For my current project I decided to use an 8GB ATP aMLC card (AF8GSD3A or AF8GUD3A with an adapter - both are available from Digi-Key, Arrow, and other suppliers).

Logical Volumes and Filesystems

For my current project, power failures and hard resets are not uncommon. I need a storage configuration which performs well on an SD Card and is reasonably resistant to corruption after power failure. eMMC/SSD File System Tuning Methodology (2013) by Cogent Embedded, Inc. is a wonderful source of information for this purpose.

F2FS

The most performant configuration appears to be a single partition with F2FS, a filesystem which is optimized for flash storage. Unfortunately, as noted in the “Power-Fail Tolerance” section, F2FS is unsuitable in the presence of power failure. Although it now includes an fsck utility, “[the] initial version of the tool does not fix any inconsistency”.

BTRFS

lockheed on Unix SE provided a corruption-resistant configuration using BTRFS RAID. This approach looks promising, with the adjustment noted in the comments to use the BTRFS DUP Profile instead of RAID1. As I understand it, the primary difference is that the BTRFS DUP profile will only read one copy when not corrupted and that the distribution of the data copies on disk may differ. However, if the SD Card deduplicates data internally this approach will not actually result in any redundancy (as noted in the DUP Profiles on a Single Device section of the mkfs.btrfs man page). I do not think SD cards currently deduplicate data internally, but this is a significant concern.
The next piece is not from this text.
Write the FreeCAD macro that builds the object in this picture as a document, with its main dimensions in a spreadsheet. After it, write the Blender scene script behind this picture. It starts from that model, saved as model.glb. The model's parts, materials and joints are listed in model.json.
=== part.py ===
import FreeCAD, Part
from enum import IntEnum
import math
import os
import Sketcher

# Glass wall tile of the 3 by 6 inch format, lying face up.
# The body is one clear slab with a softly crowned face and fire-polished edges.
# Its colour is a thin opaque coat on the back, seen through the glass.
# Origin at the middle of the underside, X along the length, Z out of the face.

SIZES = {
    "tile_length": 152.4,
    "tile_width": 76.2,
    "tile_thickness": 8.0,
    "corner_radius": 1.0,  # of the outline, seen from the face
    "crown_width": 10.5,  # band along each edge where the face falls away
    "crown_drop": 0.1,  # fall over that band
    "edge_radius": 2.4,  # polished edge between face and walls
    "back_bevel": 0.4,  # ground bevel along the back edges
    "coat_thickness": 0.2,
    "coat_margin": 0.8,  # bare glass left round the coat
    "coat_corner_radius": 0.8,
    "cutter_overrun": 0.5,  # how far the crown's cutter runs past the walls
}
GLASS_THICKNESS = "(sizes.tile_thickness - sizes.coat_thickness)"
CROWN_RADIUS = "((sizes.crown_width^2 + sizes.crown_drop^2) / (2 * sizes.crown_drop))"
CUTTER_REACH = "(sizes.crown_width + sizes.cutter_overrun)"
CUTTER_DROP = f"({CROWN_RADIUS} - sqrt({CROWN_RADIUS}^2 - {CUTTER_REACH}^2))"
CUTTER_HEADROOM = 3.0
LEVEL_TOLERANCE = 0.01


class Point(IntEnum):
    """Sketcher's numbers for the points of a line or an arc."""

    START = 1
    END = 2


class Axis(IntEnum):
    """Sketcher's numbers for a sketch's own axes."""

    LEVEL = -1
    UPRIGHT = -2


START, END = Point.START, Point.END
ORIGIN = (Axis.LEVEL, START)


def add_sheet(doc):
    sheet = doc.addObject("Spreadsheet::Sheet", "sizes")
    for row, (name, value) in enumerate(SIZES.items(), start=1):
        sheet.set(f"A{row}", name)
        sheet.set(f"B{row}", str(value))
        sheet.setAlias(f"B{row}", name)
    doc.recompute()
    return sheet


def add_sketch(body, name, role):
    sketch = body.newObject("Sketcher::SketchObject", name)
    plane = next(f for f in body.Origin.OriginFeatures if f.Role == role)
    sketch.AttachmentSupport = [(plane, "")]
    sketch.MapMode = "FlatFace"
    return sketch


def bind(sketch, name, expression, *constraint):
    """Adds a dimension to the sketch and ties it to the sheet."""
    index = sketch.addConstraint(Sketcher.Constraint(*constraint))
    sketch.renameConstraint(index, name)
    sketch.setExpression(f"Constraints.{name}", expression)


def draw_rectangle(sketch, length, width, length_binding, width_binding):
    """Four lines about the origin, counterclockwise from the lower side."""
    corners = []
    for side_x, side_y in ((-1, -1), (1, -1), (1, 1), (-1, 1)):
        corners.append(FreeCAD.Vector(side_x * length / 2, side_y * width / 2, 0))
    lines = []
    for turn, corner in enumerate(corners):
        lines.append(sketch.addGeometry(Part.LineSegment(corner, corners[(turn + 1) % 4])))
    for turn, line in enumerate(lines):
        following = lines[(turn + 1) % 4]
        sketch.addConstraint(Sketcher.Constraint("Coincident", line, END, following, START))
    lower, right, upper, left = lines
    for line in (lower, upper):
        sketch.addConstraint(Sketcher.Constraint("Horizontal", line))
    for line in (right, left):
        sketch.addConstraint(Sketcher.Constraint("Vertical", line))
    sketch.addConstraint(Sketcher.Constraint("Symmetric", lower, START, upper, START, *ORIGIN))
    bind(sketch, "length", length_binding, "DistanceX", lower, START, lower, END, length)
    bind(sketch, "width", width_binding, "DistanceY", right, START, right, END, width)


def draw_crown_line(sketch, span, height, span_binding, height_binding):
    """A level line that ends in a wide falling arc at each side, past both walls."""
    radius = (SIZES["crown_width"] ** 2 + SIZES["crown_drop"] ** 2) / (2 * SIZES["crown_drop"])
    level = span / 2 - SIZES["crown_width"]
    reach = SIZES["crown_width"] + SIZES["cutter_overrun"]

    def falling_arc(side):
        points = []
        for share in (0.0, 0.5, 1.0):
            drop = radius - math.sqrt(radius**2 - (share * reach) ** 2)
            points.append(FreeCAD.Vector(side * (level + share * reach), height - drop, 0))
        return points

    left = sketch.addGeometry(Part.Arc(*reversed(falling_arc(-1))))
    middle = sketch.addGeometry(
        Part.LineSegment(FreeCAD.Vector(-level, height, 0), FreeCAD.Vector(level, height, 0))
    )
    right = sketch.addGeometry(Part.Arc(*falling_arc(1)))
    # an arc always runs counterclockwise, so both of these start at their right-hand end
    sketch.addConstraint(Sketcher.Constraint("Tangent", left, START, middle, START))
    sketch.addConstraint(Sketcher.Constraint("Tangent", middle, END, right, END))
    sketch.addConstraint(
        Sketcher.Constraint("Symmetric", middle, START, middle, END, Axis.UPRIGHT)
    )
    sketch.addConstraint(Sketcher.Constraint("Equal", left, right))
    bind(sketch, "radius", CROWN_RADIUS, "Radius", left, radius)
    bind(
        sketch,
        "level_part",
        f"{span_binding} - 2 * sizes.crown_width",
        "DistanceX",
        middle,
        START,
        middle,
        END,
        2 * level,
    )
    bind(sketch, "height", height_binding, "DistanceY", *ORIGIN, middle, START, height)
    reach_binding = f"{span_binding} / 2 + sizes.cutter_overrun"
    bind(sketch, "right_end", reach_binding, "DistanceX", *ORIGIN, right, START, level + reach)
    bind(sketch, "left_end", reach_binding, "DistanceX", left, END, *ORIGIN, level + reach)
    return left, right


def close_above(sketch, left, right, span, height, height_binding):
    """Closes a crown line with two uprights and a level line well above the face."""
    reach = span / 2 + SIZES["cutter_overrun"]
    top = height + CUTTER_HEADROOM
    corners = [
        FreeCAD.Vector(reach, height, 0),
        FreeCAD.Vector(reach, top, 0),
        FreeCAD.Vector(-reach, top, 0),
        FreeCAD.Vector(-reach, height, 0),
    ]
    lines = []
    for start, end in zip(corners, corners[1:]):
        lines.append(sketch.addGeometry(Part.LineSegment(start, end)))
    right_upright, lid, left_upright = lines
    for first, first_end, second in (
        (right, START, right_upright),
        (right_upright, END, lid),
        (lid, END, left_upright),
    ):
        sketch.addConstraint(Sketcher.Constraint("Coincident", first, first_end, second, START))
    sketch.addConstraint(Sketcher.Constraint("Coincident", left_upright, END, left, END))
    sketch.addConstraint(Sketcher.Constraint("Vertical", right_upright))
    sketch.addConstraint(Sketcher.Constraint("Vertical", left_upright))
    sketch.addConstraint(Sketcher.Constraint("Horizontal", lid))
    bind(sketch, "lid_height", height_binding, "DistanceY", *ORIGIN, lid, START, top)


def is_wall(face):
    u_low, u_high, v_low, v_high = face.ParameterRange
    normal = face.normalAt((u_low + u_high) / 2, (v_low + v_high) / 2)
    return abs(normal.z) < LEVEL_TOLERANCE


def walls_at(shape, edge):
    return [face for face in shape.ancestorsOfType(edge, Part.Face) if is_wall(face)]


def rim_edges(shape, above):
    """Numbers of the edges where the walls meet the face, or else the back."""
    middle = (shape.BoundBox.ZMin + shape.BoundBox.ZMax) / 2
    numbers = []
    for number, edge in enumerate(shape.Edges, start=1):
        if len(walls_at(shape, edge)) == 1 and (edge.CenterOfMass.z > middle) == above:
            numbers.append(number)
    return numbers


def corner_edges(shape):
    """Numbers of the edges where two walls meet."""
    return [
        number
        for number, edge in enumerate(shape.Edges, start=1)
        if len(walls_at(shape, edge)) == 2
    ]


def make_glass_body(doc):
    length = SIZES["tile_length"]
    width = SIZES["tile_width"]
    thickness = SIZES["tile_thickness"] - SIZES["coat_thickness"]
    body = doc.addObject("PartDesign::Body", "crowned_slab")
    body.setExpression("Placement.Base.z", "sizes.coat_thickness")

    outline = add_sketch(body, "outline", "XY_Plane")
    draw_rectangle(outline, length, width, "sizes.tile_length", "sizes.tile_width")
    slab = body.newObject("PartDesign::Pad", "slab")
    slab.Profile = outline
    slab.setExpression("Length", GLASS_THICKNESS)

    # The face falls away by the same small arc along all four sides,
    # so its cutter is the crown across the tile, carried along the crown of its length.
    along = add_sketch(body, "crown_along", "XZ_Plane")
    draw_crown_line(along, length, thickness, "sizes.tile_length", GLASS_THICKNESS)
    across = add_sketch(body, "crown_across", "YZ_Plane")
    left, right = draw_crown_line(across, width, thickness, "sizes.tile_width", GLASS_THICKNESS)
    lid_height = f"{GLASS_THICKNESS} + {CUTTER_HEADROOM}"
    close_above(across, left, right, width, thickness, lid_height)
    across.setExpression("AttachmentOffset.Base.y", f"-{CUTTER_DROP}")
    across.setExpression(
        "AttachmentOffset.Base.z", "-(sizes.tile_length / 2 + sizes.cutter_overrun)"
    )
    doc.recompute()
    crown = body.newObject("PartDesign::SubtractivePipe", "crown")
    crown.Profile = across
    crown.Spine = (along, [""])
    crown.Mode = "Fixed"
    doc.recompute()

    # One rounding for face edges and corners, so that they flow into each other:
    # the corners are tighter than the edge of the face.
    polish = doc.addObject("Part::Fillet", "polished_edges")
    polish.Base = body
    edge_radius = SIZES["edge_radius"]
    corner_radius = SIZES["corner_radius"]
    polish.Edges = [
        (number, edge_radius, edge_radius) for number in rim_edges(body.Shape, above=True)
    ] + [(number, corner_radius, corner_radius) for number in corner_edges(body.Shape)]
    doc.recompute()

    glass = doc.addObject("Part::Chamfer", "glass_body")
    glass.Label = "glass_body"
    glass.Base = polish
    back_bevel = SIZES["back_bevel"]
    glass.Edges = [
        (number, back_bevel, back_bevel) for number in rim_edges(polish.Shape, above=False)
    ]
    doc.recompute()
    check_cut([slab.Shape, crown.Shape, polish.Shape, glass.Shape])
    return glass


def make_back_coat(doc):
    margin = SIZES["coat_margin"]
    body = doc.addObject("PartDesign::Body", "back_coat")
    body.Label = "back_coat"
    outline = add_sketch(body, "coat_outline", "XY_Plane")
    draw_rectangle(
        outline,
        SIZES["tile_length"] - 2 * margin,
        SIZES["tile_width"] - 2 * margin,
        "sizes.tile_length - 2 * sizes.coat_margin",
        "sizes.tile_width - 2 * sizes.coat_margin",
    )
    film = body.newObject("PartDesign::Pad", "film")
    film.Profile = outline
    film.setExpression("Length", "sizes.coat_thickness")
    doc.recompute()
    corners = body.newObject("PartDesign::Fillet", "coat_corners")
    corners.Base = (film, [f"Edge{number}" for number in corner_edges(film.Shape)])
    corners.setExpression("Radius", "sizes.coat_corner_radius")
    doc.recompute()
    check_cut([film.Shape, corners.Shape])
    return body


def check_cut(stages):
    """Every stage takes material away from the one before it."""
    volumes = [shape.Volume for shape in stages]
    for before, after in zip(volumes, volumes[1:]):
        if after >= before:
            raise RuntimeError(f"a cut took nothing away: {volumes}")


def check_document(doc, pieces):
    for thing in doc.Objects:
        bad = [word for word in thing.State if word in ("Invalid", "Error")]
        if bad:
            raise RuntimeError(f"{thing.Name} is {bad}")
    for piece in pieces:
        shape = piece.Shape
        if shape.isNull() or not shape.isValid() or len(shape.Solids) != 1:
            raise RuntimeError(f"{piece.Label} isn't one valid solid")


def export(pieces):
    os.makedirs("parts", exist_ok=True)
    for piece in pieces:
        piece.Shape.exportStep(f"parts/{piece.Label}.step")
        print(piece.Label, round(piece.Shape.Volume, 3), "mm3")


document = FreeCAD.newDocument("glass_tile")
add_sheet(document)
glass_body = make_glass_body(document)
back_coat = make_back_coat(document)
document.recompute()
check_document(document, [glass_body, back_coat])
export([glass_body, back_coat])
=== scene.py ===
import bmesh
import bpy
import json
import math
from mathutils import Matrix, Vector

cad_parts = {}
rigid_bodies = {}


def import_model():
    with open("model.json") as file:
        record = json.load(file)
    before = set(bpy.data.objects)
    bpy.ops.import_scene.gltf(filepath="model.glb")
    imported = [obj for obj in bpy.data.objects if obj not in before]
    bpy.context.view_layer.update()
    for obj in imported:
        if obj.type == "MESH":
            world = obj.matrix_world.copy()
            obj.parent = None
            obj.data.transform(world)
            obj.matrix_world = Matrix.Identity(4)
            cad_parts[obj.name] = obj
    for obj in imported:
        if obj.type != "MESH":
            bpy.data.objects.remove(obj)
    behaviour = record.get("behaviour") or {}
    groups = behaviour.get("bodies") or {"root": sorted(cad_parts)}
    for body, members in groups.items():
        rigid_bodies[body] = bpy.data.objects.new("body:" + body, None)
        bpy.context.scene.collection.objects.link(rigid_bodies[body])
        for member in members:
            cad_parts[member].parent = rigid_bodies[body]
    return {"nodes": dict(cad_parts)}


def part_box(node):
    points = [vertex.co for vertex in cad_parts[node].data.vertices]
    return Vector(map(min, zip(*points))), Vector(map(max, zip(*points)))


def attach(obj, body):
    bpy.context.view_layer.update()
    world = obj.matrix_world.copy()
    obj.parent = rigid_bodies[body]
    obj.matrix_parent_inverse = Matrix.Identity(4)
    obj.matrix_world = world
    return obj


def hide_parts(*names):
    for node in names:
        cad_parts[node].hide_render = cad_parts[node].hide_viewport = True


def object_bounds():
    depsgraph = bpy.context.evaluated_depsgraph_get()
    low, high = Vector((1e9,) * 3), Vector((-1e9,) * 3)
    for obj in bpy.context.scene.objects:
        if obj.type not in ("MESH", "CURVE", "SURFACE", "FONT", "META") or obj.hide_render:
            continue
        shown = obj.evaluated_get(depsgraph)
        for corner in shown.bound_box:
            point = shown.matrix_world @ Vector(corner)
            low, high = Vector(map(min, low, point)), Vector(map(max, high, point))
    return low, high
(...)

Note that BTRFS DUP/RAID can be useful because the filesystem checksums indicate corruption. Using generic software RAID1 across partitions would not reduce corruption because it does not have a way to indicate which read is bad, so it was not considered.

ext4

ext4 is a very widely deployed filesystem and the default of most Raspberry Pi distributions. “eMMC/SSD File System Tuning Methodology” notes that ext4 tolerated power failures quite well, while BTRFS did not. This result may have changed due to BTRFS improvements since 2013 and with the use of DUP (or RAID1 across partitions) as described above. It may also have different results when using the ext4 metadata_csum feature for metadata checksums. However, I have not conducted a comparison.
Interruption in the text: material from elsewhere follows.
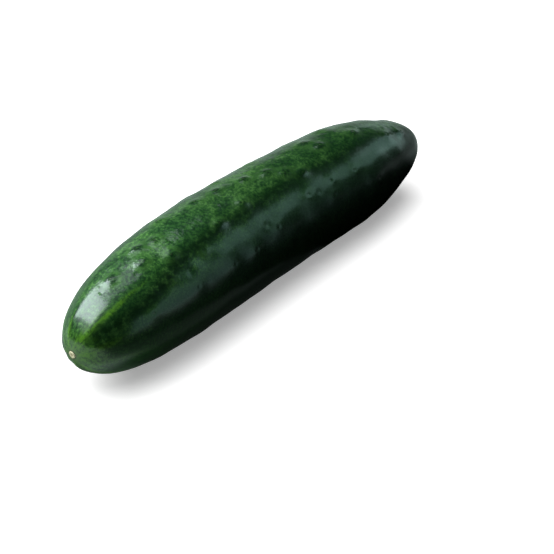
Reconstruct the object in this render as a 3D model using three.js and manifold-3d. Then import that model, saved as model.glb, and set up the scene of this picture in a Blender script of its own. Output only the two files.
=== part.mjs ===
// A whole slicing cucumber, lying on its side as picked.
//
// Units are millimetres and +Z is up. X runs along the fruit, from the blossom end at -X to the stem
// end at +X. Y crosses it, and the fruit bows towards +Y. The origin is under the middle of the fruit,
// on the surface that it rests on.
//
// The fruit is one grown solid. Its outline is turned about a straight axis, its ribs, lobes and warts
// are raised from the turned surface by a formula, the axis is then bent, and the underside is pressed
// flat where the fruit rests.

import * as THREE from 'three';
import { mergeVertices } from 'three/addons/utils/BufferGeometryUtils.js';
import Module from 'manifold-3d';

// Outline of the fruit along its axis. The blossom end is a long taper and the stem end is blunt.
const LENGTH = 241.9;
const MIDDLE_RADIUS = 27.0;
const TAPER = -0.169; // share of the middle radius lost from the blossom end to the stem end
const BELLY = 0.076; // share of it that the middle is thicker by
const BLOSSOM_END = { reach: 121.5, inner: 3.2, outer: 2.4 };
const STEM_END = { reach: 56.5, inner: 1.5, outer: 2.136 };

// The bend of the axis, sideways in an arc that is fuller near the blossom end, and down towards
// the stem end, which puts the level part of the underside below the centre of mass.
const BOW = 8.6;
const BOW_SKEW = -2.0;
const DROP = 3.6;
const PRESS = 0.8; // depth of the flat spot that the fruit rests on

// Ribs run from the blossom scar and fade out towards the middle of the fruit.
const RIB_ANGLES = [26, 62, 98, 138, 178, -140, -99, -60, -26]; // degrees from the top, +Y side positive
const RIB_HEIGHT = 0.32;
const RIB_WIDTH = 13; // degrees
const RIB_FADE = 75; // distance from the blossom end over which a rib fades
const RIB_START = 3;

// The fruit is faintly three-sided, and its surface rolls gently.
const LOBES = 3;
const LOBE_HEIGHT = 0.15;
const LOBE_TURN = 10; // degrees
const SWELLS = [
  { height: 0.08, length: 34, turns: 2, phase: 0.4 },
  { height: 0.06, length: 23, turns: -3, phase: 2.1 },
  { height: 0.05, length: 15, turns: 5, phase: 4.4 },
];

// Warts. The first ones are where the camera sees them, given as the distance from the blossom end and
// the angle from the top. The rest are drawn at random, at least a set distance apart.
const SEEN_WARTS = [
  [28, 4], [43, -9], [49, 8], [58, 2], [93, 12], [106, 9], [122, 3], [134, -5], [115, 28], [73, 22],
  [56, -23], [108, -21], [89, -26], [141, -16], [149, -25], [167, 9], [171, -6], [194, -8], [144, -48],
  [161, -47], [178, -50], [100, -67], [118, -60], [160, -62], [212, -28], [224, -32], [125, 52], [30, -60],
];
const WART_SEED = 20;
const WART_TRIES = 900;
const WART_SPACING = 14;
const WART_FIRST = 22; // nearest to the blossom end
const WART_LAST = 234;
const WART_HEIGHT = 0.5;
const WART_RADIUS = 3.3;
const WART_STRETCH = 1.35; // longer along the fruit than across it

// The two scars, both a little off the axis: a small disc where the flower fell, and the dried stub
// of the stem, sunk in a dimple.
const SCAR_OFFSET = { y: 3.4, z: -1.2 };
const SCAR_PULL = 9; // distance along the fruit over which the ribs swing in to the scar
const SCAR_RADIUS = 1.7;
const SCAR_HEIGHT = 0.35;
const SCAR_SINK = 1.0;
const STUB_OFFSET = { y: 2.5, z: -2.0 };
const STUB_RADIUS = 3.0;
const STUB_HEIGHT = 2.0;
const STUB_SINK = 2.5;
const DIMPLE_DEPTH = 2.4;
const DIMPLE_RADIUS = 5.5;

// Fineness of the mesh
const ROWS = 96;
const COLUMNS = 56;
const END_CROWDING = 0.05; // brings the rows closer together at both ends
const DISC_SIDES = 16;

const RAD = Math.PI / 180;

// Radius of the turned outline at distance s from the blossom end
function outlineRadius(s) {
  const t = s / LENGTH;
  const full = MIDDLE_RADIUS * (1 + TAPER * (t - 0.5) - BELLY * (2 * t - 1) ** 2);
  const blossom = Math.max(1 - s / BLOSSOM_END.reach, 0) ** BLOSSOM_END.inner;
  const stem = Math.max(1 - (LENGTH - s) / STEM_END.reach, 0) ** STEM_END.inner;
  const roundBlossom = Math.max(1 - blossom, 0) ** (1 / BLOSSOM_END.outer);
  const roundStem = Math.max(1 - stem, 0) ** (1 / STEM_END.outer);
  return full * roundBlossom * roundStem;
}

// Points (radius, distance) down the outline, evenly spaced along its curve but closer at the ends
function outlinePoints() {
  const fine = 6000;
  const samples = [];
  let run = 0;
  for (let i = 0; i <= fine; i += 1) {
    const s = (LENGTH * (1 - Math.cos((Math.PI * i) / fine))) / 2;
    const r = outlineRadius(s);
    if (i > 0) run += Math.hypot(s - samples[i - 1].s, r - samples[i - 1].r);
    samples.push({ s, r, run });
  }
  const points = [new THREE.Vector2(0, 0)];
  let k = 0;
  for (let row = 1; row < ROWS; row += 1) {
    const w = row / ROWS;
    const target = run * (w - END_CROWDING * Math.sin(2 * Math.PI * w));
    while (samples[k].run < target) k += 1;
    points.push(new THREE.Vector2(samples[k].r, samples[k].s));
  }
  points.push(new THREE.Vector2(0, LENGTH));
  return points;
}

// Outward direction (radial, along) of the turned surface at distance s
function outlineNormal(s) {
  const step = 0.02;
  const near = THREE.MathUtils.clamp(s, step, LENGTH - step);
  const slope = (outlineRadius(near + step) - outlineRadius(near - step)) / (2 * step);
  const size = Math.hypot(1, slope);
  return { radial: 1 / size, along: -slope / size };
}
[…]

There are also other application-specific features to consider between ext4 and BTRFS. For example, BTRFS supports filesystem snapshots, subvolumes, and compression. Also, ext4 is built-in to the Raspberry Pi Foundation-provided kernel builds while BTRFS is not, thus necessitating an initramfs to boot from a BTRFS root filesystem (see raspberrypi/linux#1550, raspberrypi/linux#1761). Keeping such an initramfs updated to match the kernel is also complicated on the Pi and requires custom scripting or manual filename changes on update (see raspberrypi/firmware#608 and RPi-Distro/firmware#1 - note that the referenced rpi-initramfs-tools package has not yet been created).

Conclusion: Use ext4 with metadata_csum or BTRFS with DUP profile for metadata (and data, if warranted) based on application-specific considerations and willingness to deal with initramfs issues.

Read-Only Filesystems

Another option for reducing or mitigating corruption is to use a read-only filesystem (or a writable filesystem mounted read-only). This can be done on a per-directory basis (e.g. read-only root with read-write /var) or using an overlay filesystem such as unionfs with either read-write partitions or tmpfs for ephemeral information. However, this adds configuration complexity in addition to more complicated failure scenarios.

Partition and Filesystem Alignment

For optimal performance and lifetime, partitions and filesystem structures should be aligned to the erase block size. This size is occasionally listed on the spec sheet for the SD card. More commonly the preferred_erase_size (or discard_granularity) reported for the device in sysfs could be used. It is also often possible to use flashbench to empirically determine the erase block size by measuring the device performance.

For the ext4 filesystem, there may be benefits to configuring the stride and/or stripe width to match the erase block size. Various methods for determining the ext4 stride and/or stripe size based on the flash media exist. I have insufficient understanding of the implications of stride and stripe size settings to know whether this is a good idea and haven’t seen any benchmarks to compare performance.

I/O Schedulers

Complete Fairness Queueing (CFQ) has been the Linux default I/O scheduler since 2.6.18. It is a good default, and it provides some behavior optimizations on non-rotational media. However, both “eMMC/SSD File System Tuning Methodology” and Phoronix Linux 3.16: Deadline I/O Scheduler Generally Leads With A SSD found that both noop and deadline outperformed cfq. A caveat is that neither deadline nor noop support I/O prioritization (e.g. ionice). If prioritization is not required, some performance can be gained by changing the I/O scheduler. This change can be accomplished to all non-rotational media by placing the following content in a udev rule file (e.g. /etc/udev/rules.d/60-nonrotational-iosched.rules):

ACTION=="add|change", KERNEL=="mmcblk[0-9]", ATTR{queue/scheduler}="deadline"
ACTION=="add|change", KERNEL=="sd[a-z]", ATTR{queue/rotational}=="0", ATTR{queue/scheduler}="deadline"